● **WHAT THIS TASK INVOLVES**:
Return the whole listing exactly as it stands.

[START OF DATASET SECTION]

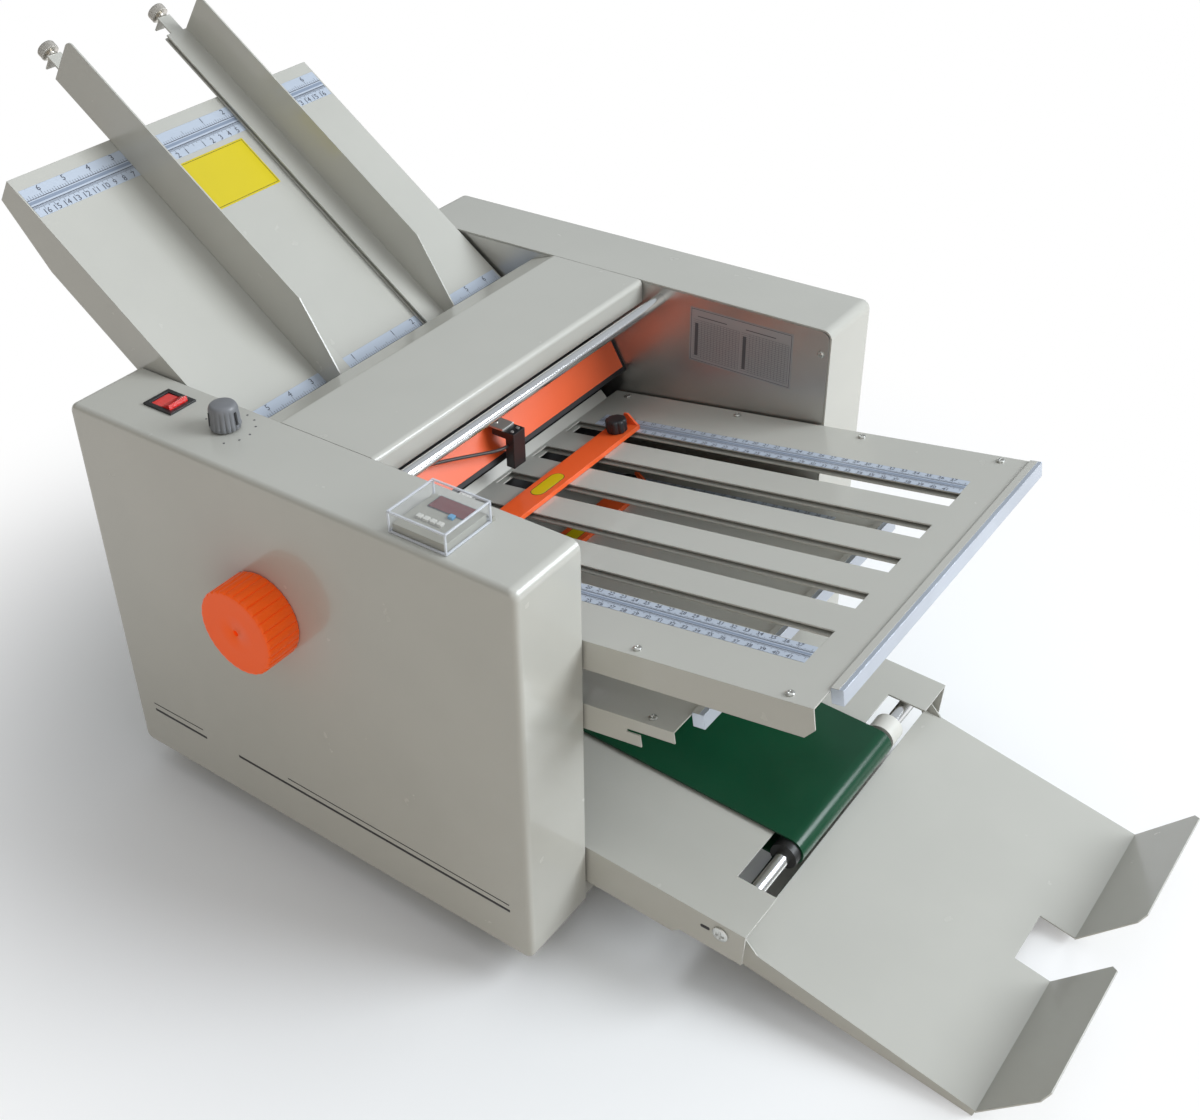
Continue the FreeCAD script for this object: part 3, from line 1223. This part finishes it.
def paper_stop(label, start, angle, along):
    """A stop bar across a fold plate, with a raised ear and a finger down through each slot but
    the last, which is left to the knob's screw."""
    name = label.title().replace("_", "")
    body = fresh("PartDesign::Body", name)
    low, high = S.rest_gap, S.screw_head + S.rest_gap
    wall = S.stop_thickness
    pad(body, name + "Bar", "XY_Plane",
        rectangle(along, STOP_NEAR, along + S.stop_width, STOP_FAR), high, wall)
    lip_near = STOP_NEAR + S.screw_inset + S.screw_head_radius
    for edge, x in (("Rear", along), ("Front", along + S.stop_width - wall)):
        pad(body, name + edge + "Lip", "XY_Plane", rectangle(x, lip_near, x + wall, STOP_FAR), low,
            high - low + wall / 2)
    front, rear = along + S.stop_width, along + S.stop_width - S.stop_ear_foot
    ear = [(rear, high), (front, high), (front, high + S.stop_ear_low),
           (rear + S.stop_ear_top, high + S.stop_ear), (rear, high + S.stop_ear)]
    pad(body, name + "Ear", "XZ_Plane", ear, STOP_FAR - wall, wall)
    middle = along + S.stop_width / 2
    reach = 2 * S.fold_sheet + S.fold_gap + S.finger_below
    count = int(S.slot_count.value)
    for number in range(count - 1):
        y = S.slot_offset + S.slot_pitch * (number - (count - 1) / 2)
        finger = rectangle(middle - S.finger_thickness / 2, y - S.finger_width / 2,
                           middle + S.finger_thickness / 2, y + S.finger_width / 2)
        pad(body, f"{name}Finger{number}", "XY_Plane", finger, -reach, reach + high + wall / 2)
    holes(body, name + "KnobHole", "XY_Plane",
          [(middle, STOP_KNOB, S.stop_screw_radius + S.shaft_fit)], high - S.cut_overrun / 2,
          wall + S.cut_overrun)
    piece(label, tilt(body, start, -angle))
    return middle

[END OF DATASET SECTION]

● **TASK SOLUTION**:
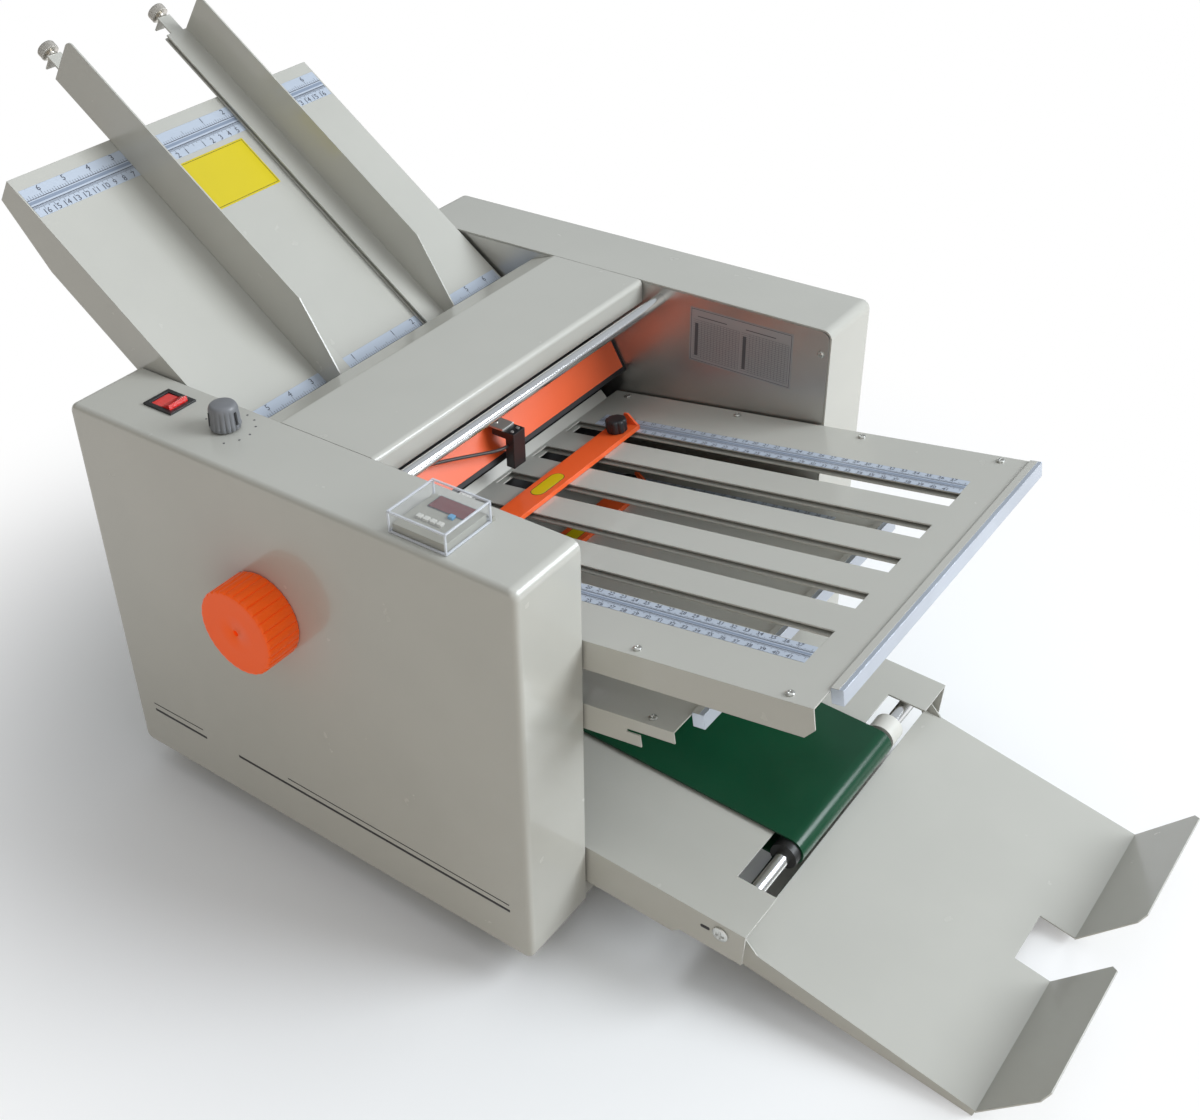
Continue the FreeCAD script for this object: part 3, from line 1223. This part finishes it.
def paper_stop(label, start, angle, along):
    """A stop bar across a fold plate, with a raised ear and a finger down through each slot but
    the last, which is left to the knob's screw."""
    name = label.title().replace("_", "")
    body = fresh("PartDesign::Body", name)
    low, high = S.rest_gap, S.screw_head + S.rest_gap
    wall = S.stop_thickness
    pad(body, name + "Bar", "XY_Plane",
        rectangle(along, STOP_NEAR, along + S.stop_width, STOP_FAR), high, wall)
    lip_near = STOP_NEAR + S.screw_inset + S.screw_head_radius
    for edge, x in (("Rear", along), ("Front", along + S.stop_width - wall)):
        pad(body, name + edge + "Lip", "XY_Plane", rectangle(x, lip_near, x + wall, STOP_FAR), low,
            high - low + wall / 2)
    front, rear = along + S.stop_width, along + S.stop_width - S.stop_ear_foot
    ear = [(rear, high), (front, high), (front, high + S.stop_ear_low),
           (rear + S.stop_ear_top, high + S.stop_ear), (rear, high + S.stop_ear)]
    pad(body, name + "Ear", "XZ_Plane", ear, STOP_FAR - wall, wall)
    middle = along + S.stop_width / 2
    reach = 2 * S.fold_sheet + S.fold_gap + S.finger_below
    count = int(S.slot_count.value)
    for number in range(count - 1):
        y = S.slot_offset + S.slot_pitch * (number - (count - 1) / 2)
        finger = rectangle(middle - S.finger_thickness / 2, y - S.finger_width / 2,
                           middle + S.finger_thickness / 2, y + S.finger_width / 2)
        pad(body, f"{name}Finger{number}", "XY_Plane", finger, -reach, reach + high + wall / 2)
    holes(body, name + "KnobHole", "XY_Plane",
          [(middle, STOP_KNOB, S.stop_screw_radius + S.shaft_fit)], high - S.cut_overrun / 2,
          wall + S.cut_overrun)
    piece(label, tilt(body, start, -angle))
    return middle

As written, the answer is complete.